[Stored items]
==========

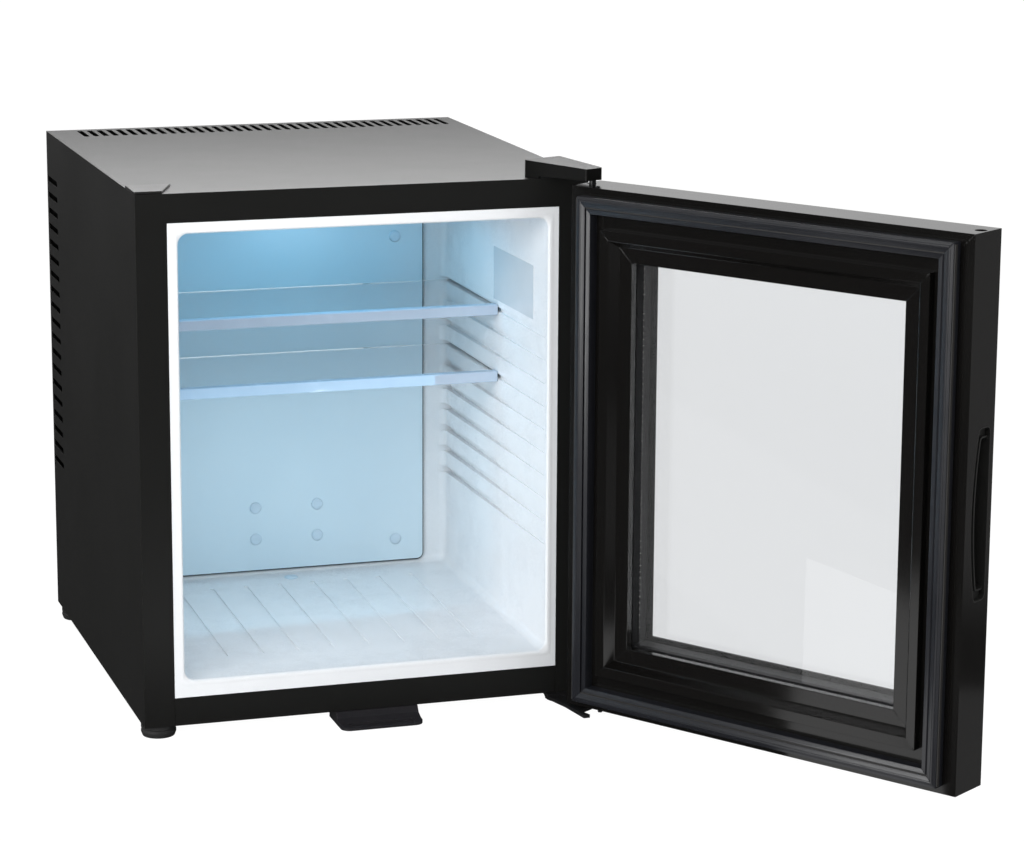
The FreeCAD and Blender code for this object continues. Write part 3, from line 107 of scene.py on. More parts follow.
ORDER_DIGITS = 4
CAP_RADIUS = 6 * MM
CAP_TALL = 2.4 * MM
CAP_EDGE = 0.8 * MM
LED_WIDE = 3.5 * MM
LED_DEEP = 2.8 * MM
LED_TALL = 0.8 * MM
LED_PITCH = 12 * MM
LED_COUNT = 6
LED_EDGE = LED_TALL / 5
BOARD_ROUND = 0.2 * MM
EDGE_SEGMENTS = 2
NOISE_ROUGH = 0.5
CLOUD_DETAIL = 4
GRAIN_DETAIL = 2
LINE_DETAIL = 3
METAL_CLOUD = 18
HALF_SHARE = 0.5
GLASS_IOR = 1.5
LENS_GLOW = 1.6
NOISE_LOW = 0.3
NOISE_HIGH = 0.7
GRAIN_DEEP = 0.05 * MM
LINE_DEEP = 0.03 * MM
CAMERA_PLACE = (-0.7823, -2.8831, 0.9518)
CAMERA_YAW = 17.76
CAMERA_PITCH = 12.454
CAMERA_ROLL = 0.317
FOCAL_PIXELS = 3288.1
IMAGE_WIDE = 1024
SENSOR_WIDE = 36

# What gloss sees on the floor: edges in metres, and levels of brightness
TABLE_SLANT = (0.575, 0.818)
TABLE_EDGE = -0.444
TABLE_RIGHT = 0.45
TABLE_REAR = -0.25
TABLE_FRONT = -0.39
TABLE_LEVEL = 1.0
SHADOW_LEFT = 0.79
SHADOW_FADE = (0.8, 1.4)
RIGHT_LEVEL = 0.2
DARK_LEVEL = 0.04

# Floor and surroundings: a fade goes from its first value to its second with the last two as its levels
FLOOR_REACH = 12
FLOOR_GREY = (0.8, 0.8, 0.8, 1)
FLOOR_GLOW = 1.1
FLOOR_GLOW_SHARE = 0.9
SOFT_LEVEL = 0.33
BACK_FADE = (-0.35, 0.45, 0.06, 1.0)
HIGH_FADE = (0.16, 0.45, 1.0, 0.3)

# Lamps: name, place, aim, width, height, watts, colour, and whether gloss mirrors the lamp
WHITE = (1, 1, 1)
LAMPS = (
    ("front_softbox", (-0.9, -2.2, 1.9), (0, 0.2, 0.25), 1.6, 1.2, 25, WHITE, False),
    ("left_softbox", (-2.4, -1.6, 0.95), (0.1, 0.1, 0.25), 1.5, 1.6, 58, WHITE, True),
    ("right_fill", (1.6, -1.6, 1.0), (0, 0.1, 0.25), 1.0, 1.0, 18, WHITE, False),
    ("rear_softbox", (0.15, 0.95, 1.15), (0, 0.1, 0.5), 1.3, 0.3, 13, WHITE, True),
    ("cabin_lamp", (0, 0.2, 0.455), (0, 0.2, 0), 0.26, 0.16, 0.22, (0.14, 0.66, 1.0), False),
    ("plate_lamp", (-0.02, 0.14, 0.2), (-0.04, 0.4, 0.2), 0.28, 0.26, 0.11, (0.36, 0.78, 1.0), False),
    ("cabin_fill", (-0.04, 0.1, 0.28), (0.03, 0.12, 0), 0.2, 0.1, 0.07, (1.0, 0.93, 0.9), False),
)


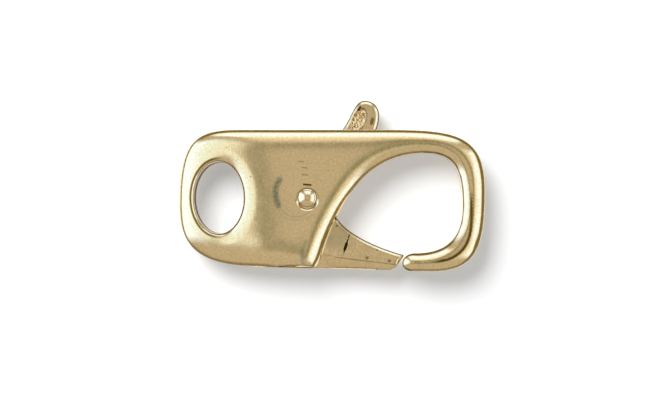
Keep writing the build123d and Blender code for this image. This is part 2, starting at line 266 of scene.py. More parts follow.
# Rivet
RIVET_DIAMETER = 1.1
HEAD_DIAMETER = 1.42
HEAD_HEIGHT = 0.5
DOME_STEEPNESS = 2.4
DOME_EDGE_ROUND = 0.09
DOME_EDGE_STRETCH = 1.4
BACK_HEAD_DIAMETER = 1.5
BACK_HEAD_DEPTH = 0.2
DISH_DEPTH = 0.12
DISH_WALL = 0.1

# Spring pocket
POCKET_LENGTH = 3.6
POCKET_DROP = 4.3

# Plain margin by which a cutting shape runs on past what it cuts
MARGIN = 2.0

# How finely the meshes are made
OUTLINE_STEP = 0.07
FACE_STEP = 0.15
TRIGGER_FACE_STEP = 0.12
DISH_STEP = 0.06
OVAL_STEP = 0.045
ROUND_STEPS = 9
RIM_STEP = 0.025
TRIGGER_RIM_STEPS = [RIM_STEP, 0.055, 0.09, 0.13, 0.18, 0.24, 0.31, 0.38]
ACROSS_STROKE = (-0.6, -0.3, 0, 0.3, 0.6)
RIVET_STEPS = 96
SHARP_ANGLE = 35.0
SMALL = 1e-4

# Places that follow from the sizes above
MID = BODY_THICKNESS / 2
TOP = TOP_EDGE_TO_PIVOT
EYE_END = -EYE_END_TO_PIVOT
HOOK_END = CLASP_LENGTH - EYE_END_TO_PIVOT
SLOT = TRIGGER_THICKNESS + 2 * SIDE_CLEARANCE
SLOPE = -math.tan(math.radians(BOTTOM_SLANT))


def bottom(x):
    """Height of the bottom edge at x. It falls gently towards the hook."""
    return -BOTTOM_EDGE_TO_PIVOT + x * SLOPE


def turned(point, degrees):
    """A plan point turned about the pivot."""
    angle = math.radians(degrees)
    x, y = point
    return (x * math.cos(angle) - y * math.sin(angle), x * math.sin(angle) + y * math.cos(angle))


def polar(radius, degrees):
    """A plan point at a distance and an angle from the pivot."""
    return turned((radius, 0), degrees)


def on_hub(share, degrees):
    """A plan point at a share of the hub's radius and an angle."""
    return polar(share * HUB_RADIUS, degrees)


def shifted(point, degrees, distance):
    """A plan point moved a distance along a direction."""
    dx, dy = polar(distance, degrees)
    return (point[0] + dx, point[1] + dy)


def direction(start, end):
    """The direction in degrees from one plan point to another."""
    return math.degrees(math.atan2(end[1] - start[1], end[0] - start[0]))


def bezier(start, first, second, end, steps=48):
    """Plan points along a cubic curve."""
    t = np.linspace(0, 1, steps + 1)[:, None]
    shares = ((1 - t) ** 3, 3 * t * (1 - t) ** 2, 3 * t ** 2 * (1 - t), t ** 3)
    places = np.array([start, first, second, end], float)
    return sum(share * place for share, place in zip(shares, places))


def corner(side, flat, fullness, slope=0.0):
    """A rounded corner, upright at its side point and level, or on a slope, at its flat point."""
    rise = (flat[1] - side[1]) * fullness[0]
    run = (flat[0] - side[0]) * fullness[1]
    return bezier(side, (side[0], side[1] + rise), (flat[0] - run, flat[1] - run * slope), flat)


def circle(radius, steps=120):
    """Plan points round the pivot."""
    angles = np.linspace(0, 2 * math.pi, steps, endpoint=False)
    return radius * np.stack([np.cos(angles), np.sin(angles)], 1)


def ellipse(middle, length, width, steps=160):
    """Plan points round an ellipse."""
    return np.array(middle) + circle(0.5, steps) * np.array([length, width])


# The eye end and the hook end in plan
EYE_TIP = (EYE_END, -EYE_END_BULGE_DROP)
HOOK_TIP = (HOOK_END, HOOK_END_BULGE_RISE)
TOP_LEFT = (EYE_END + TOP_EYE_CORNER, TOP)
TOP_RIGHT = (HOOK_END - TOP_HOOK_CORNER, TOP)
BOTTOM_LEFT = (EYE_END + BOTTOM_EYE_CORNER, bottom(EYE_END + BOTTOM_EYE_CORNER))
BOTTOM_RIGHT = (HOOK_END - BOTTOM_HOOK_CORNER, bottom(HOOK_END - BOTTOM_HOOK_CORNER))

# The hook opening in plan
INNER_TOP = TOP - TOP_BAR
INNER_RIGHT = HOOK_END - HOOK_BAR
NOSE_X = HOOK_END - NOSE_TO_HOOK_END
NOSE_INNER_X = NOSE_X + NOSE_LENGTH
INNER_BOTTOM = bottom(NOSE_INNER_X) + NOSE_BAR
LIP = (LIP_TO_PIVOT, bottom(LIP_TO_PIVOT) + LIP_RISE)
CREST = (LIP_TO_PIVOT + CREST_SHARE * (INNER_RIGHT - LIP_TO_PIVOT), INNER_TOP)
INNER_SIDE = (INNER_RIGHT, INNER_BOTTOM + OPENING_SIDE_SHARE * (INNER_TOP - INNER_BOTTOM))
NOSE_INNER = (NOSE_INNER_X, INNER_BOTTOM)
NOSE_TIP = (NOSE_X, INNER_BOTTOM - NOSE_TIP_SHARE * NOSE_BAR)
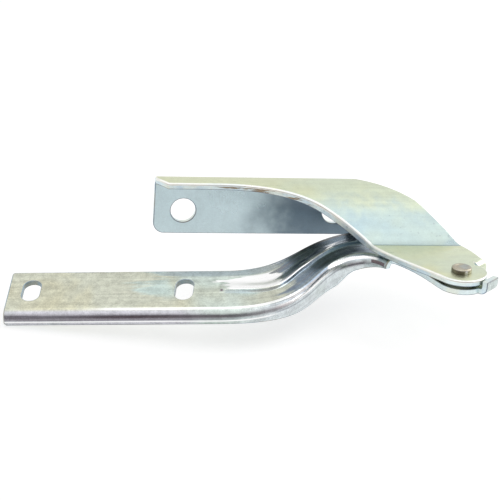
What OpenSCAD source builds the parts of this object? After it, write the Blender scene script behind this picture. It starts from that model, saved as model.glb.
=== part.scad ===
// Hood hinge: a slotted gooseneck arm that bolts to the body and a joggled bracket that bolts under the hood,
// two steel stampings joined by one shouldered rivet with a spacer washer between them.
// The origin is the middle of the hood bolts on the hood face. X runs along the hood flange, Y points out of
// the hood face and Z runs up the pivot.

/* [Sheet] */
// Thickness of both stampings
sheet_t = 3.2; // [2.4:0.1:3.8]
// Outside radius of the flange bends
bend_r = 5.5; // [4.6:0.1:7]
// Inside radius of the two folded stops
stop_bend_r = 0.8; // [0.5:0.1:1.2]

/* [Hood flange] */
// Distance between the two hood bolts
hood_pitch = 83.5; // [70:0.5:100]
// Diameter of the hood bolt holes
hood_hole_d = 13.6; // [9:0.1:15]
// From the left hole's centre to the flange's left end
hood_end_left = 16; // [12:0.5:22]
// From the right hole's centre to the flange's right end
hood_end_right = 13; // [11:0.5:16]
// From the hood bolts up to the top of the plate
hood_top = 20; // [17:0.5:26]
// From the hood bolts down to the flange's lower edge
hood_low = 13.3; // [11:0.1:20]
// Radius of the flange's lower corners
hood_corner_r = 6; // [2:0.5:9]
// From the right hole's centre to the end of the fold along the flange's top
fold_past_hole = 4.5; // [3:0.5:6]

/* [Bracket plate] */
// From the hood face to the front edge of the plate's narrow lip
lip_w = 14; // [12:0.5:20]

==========

Written task: Reproduce the lines exactly, from the line that contains "What OpenSCAD source" through the line that contains "stop_bend_r = 0.8; // [0.5:0.1:1.2]", and nothing more.

Completed exercise:
What OpenSCAD source builds the parts of this object? After it, write the Blender scene script behind this picture. It starts from that model, saved as model.glb.
=== part.scad ===
// Hood hinge: a slotted gooseneck arm that bolts to the body and a joggled bracket that bolts under the hood,
// two steel stampings joined by one shouldered rivet with a spacer washer between them.
// The origin is the middle of the hood bolts on the hood face. X runs along the hood flange, Y points out of
// the hood face and Z runs up the pivot.

/* [Sheet] */
// Thickness of both stampings
sheet_t = 3.2; // [2.4:0.1:3.8]
// Outside radius of the flange bends
bend_r = 5.5; // [4.6:0.1:7]
// Inside radius of the two folded stops
stop_bend_r = 0.8; // [0.5:0.1:1.2]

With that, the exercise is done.